+++ LISTED ENTRIES +++
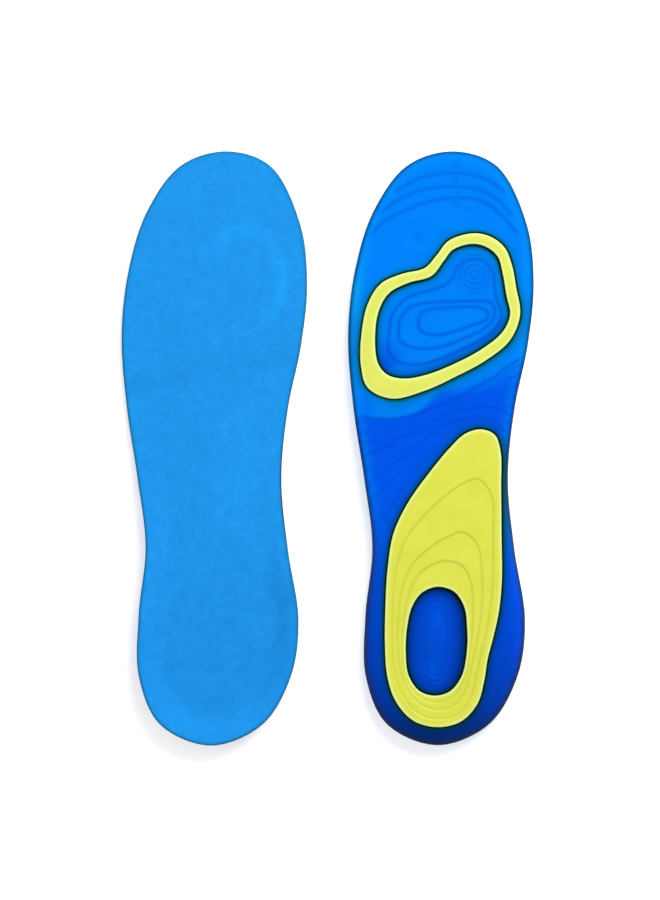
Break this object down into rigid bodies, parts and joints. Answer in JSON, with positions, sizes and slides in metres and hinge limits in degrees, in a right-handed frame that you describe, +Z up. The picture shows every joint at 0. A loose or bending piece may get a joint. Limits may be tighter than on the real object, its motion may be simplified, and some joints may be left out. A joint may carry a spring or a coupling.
{
  "type": "pair of cushioned insoles",
  "caption": "Left and right full-length shoe insoles: velour cover on soft moulded gel with a shallow heel cup, and firmer gel inserts under the ball of the foot and along the heel and arch.",
  "frame": {"origin": "centre of the pair's footprint, on the surface that the two insoles lie on", "axes": "+X from the left insole to the right one, +Y to the toes, +Z up"},
  "size_m": [0.1874, 0.2701, 0.0143],
  "materials": {
    "velour_cover": "matte brushed velour",
    "melt_film": "thin milky hot-melt film",
    "blue_gel": "smooth satin elastomer gel",
    "yellow_gel": "smooth satin elastomer gel"
  },
  "bodies": {
    "left_insole": {"left_top_cover": "velour_cover", "left_bonding_film": "melt_film", "left_gel_body": "blue_gel", "left_forefoot_ring": "yellow_gel", "left_heel_insert": "yellow_gel"},
    "right_insole": {"right_top_cover": "velour_cover", "right_bonding_film": "melt_film", "right_gel_body": "blue_gel", "right_forefoot_ring": "yellow_gel", "right_heel_insert": "yellow_gel"}
  },
  "joints": [
    {"name": "right_insole_lift", "type": "slide", "parent": "left_insole", "child": "right_insole", "axis": [0, 0, 1], "range_m": [0, 0.06]}
  ]
}
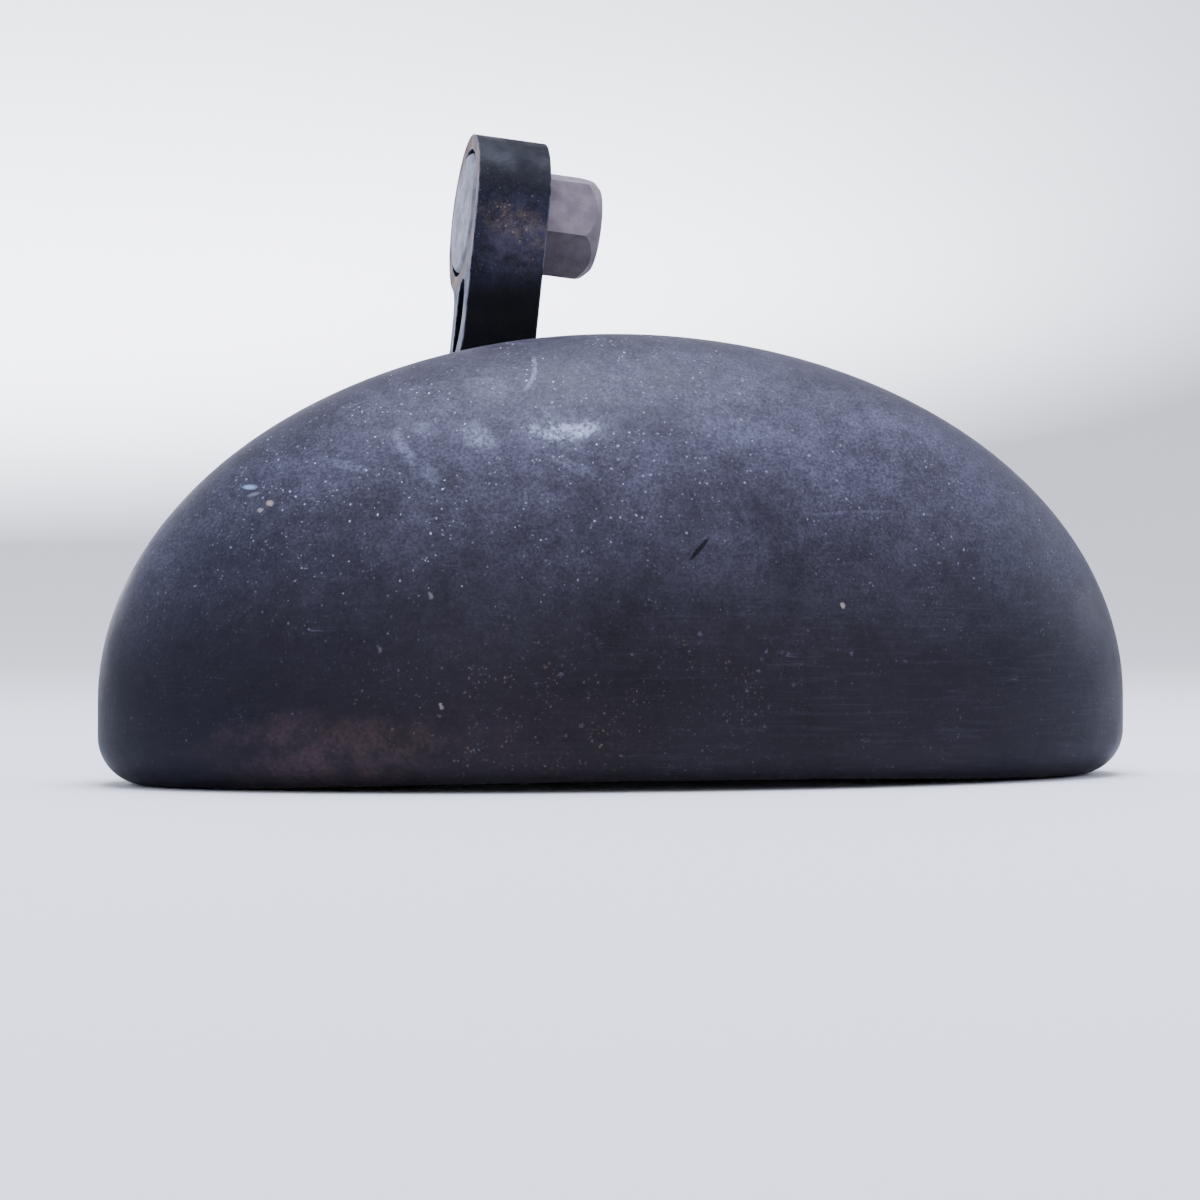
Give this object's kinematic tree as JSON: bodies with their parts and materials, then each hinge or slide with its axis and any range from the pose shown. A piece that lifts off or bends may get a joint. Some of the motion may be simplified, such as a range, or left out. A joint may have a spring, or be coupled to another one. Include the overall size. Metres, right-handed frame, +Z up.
{
  "type": "swing shoe",
  "caption": "Half-moon cast shoe bolted to a leaning forged eye arm, with a flush round-headed through bolt and a rounded hex nut at the pivot.",
  "frame": {"origin": "bottom centre of the object's bounding box, in the plane of the two end lands that it stands on", "axes": "+Z up from the base to the eye, +X along the shoe's width towards the nut side, +Y from the rounded front towards the flat back and the arm"},
  "size_m": [0.1436, 0.069, 0.0925],
  "materials": {
    "shoe_paint": "worn satin blue-black paint on cast iron, scuffed and dusty",
    "arm_paint": "blue-black forged steel with dust and light rust",
    "zinc_steel": "dull weathered zinc plate",
    "nut_steel": "matte weathered grey steel",
    "rusted_steel": "rust-brown steel",
    "bush_bronze": "oiled bronze",
    "fastener_steel": "darkened zinc-plated steel"
  },
  "bodies": {
    "shoe": {"shoe_shell": "shoe_paint", "hanger_arm": "arm_paint", "foot_bolts": "fastener_steel", "foot_washers": "rusted_steel", "foot_lock_washers": "fastener_steel", "foot_nuts": "fastener_steel", "eye_bush": "bush_bronze"},
    "pivot": {"pivot_bolt": "zinc_steel", "head_washer": "rusted_steel", "pivot_nut": "nut_steel"}
  },
  "joints": [
    {"name": "pivot_turn", "type": "hinge", "parent": "shoe", "child": "pivot", "pos_m": [-0.0129, 0.023, 0.0805], "axis": [0.9945, 0, -0.1045], "continuous": true}
  ]
}
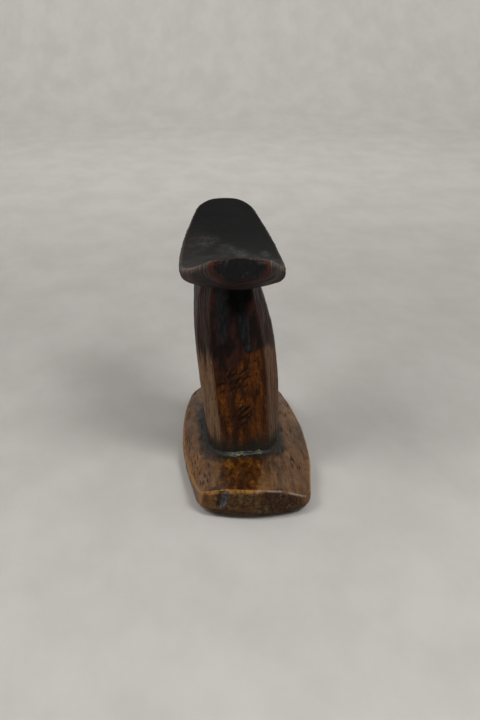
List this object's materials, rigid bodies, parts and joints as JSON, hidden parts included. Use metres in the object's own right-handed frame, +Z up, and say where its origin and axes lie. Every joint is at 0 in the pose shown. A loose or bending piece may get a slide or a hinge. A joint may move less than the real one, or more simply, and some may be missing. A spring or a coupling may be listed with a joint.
{
  "type": "carved headrest",
  "caption": "One-post carved wooden headrest: a leaf-shaped saddle pillow on a bent, faceted post with a domed oblong base.",
  "frame": {"origin": "centre of the base's underside", "axes": "+Z up; +X along the length of the pillow and the base; +Y across them, so the post bulges and leans away from +Y at its top"},
  "size_m": [0.2128, 0.093, 0.1724],
  "materials": {
    "waxed_brown_wood": "waxed brown wood with amber edges and dark pores, worn glossy",
    "amber_post_wood": "faceted knife-cut wood, amber at the foot and blackened at the neck, satin",
    "black_patina_wood": "near-black handled patina, red-brown where the edges are worn, satin",
    "pale_packing": "matt fibrous packing, pale with dark grime"
  },
  "bodies": {
    "root": {"base": "waxed_brown_wood", "post": "amber_post_wood", "pillow": "black_patina_wood", "foot_packing": "pale_packing"}
  },
  "joints": []
}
+++
Each line of the listing should be copied exactly.

WORKED ANSWER:
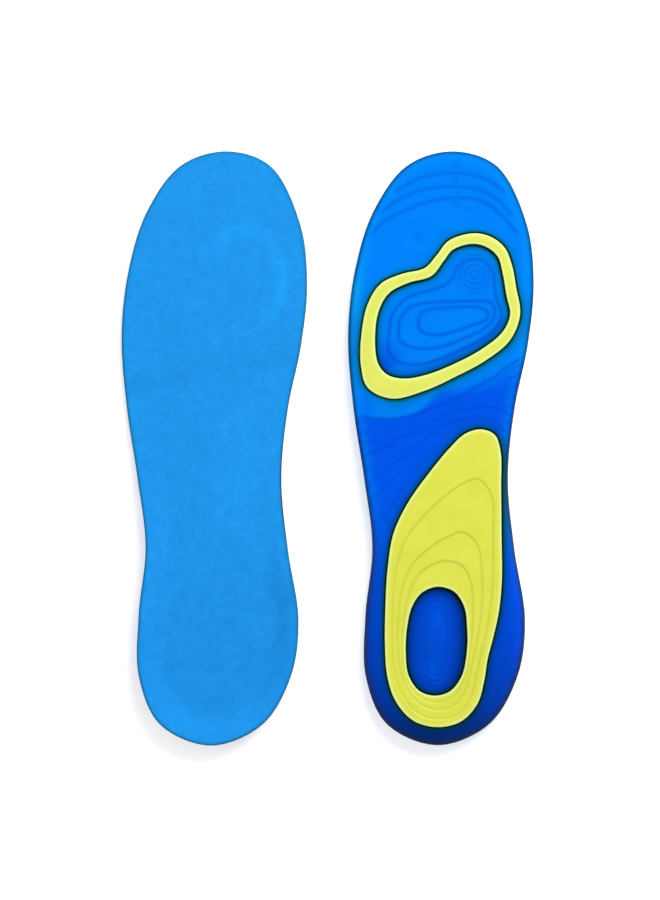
Break this object down into rigid bodies, parts and joints. Answer in JSON, with positions, sizes and slides in metres and hinge limits in degrees, in a right-handed frame that you describe, +Z up. The picture shows every joint at 0. A loose or bending piece may get a joint. Limits may be tighter than on the real object, its motion may be simplified, and some joints may be left out. A joint may carry a spring or a coupling.
{
  "type": "pair of cushioned insoles",
  "caption": "Left and right full-length shoe insoles: velour cover on soft moulded gel with a shallow heel cup, and firmer gel inserts under the ball of the foot and along the heel and arch.",
  "frame": {"origin": "centre of the pair's footprint, on the surface that the two insoles lie on", "axes": "+X from the left insole to the right one, +Y to the toes, +Z up"},
  "size_m": [0.1874, 0.2701, 0.0143],
  "materials": {
    "velour_cover": "matte brushed velour",
    "melt_film": "thin milky hot-melt film",
    "blue_gel": "smooth satin elastomer gel",
    "yellow_gel": "smooth satin elastomer gel"
  },
  "bodies": {
    "left_insole": {"left_top_cover": "velour_cover", "left_bonding_film": "melt_film", "left_gel_body": "blue_gel", "left_forefoot_ring": "yellow_gel", "left_heel_insert": "yellow_gel"},
    "right_insole": {"right_top_cover": "velour_cover", "right_bonding_film": "melt_film", "right_gel_body": "blue_gel", "right_forefoot_ring": "yellow_gel", "right_heel_insert": "yellow_gel"}
  },
  "joints": [
    {"name": "right_insole_lift", "type": "slide", "parent": "left_insole", "child": "right_insole", "axis": [0, 0, 1], "range_m": [0, 0.06]}
  ]
}
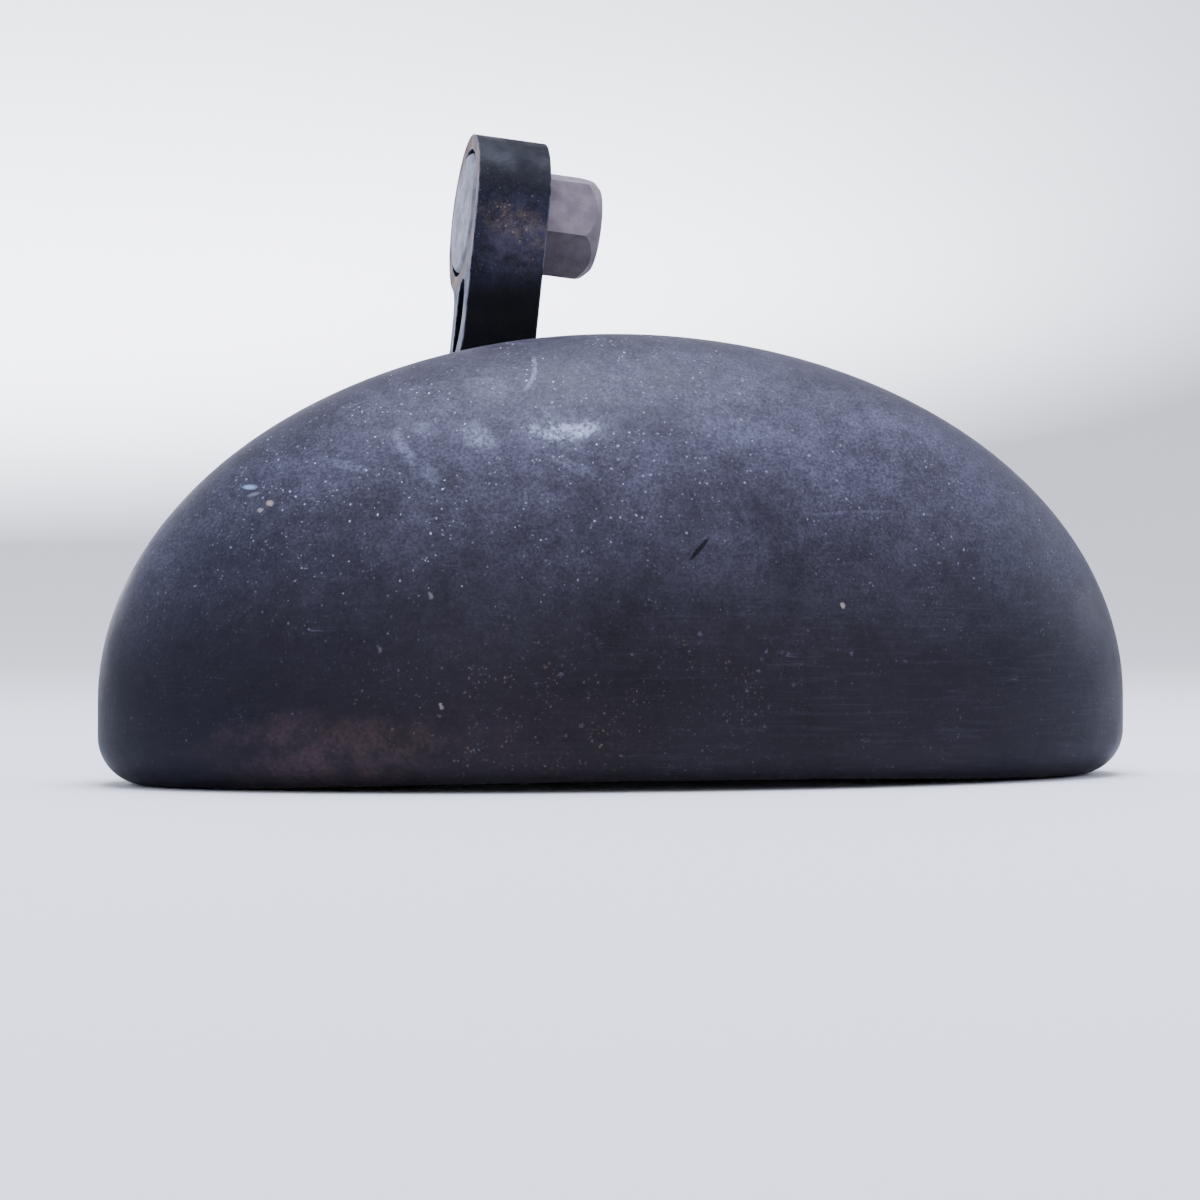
Give this object's kinematic tree as JSON: bodies with their parts and materials, then each hinge or slide with its axis and any range from the pose shown. A piece that lifts off or bends may get a joint. Some of the motion may be simplified, such as a range, or left out. A joint may have a spring, or be coupled to another one. Include the overall size. Metres, right-handed frame, +Z up.
{
  "type": "swing shoe",
  "caption": "Half-moon cast shoe bolted to a leaning forged eye arm, with a flush round-headed through bolt and a rounded hex nut at the pivot.",
  "frame": {"origin": "bottom centre of the object's bounding box, in the plane of the two end lands that it stands on", "axes": "+Z up from the base to the eye, +X along the shoe's width towards the nut side, +Y from the rounded front towards the flat back and the arm"},
  "size_m": [0.1436, 0.069, 0.0925],
  "materials": {
    "shoe_paint": "worn satin blue-black paint on cast iron, scuffed and dusty",
    "arm_paint": "blue-black forged steel with dust and light rust",
    "zinc_steel": "dull weathered zinc plate",
    "nut_steel": "matte weathered grey steel",
    "rusted_steel": "rust-brown steel",
    "bush_bronze": "oiled bronze",
    "fastener_steel": "darkened zinc-plated steel"
  },
  "bodies": {
    "shoe": {"shoe_shell": "shoe_paint", "hanger_arm": "arm_paint", "foot_bolts": "fastener_steel", "foot_washers": "rusted_steel", "foot_lock_washers": "fastener_steel", "foot_nuts": "fastener_steel", "eye_bush": "bush_bronze"},
    "pivot": {"pivot_bolt": "zinc_steel", "head_washer": "rusted_steel", "pivot_nut": "nut_steel"}
  },
  "joints": [
    {"name": "pivot_turn", "type": "hinge", "parent": "shoe", "child": "pivot", "pos_m": [-0.0129, 0.023, 0.0805], "axis": [0.9945, 0, -0.1045], "continuous": true}
  ]
}
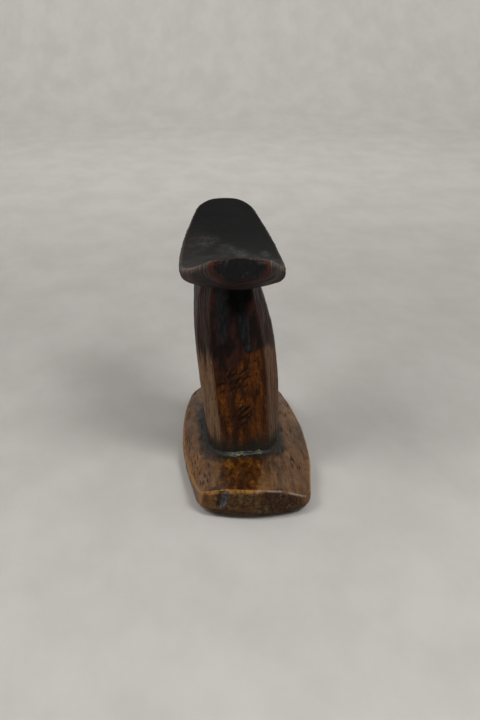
List this object's materials, rigid bodies, parts and joints as JSON, hidden parts included. Use metres in the object's own right-handed frame, +Z up, and say where its origin and axes lie. Every joint is at 0 in the pose shown. A loose or bending piece may get a slide or a hinge. A joint may move less than the real one, or more simply, and some may be missing. A spring or a coupling may be listed with a joint.
{
  "type": "carved headrest",
  "caption": "One-post carved wooden headrest: a leaf-shaped saddle pillow on a bent, faceted post with a domed oblong base.",
  "frame": {"origin": "centre of the base's underside", "axes": "+Z up; +X along the length of the pillow and the base; +Y across them, so the post bulges and leans away from +Y at its top"},
  "size_m": [0.2128, 0.093, 0.1724],
  "materials": {
    "waxed_brown_wood": "waxed brown wood with amber edges and dark pores, worn glossy",
    "amber_post_wood": "faceted knife-cut wood, amber at the foot and blackened at the neck, satin",
    "black_patina_wood": "near-black handled patina, red-brown where the edges are worn, satin",
    "pale_packing": "matt fibrous packing, pale with dark grime"
  },
  "bodies": {
    "root": {"base": "waxed_brown_wood", "post": "amber_post_wood", "pillow": "black_patina_wood", "foot_packing": "pale_packing"}
  },
  "joints": []
}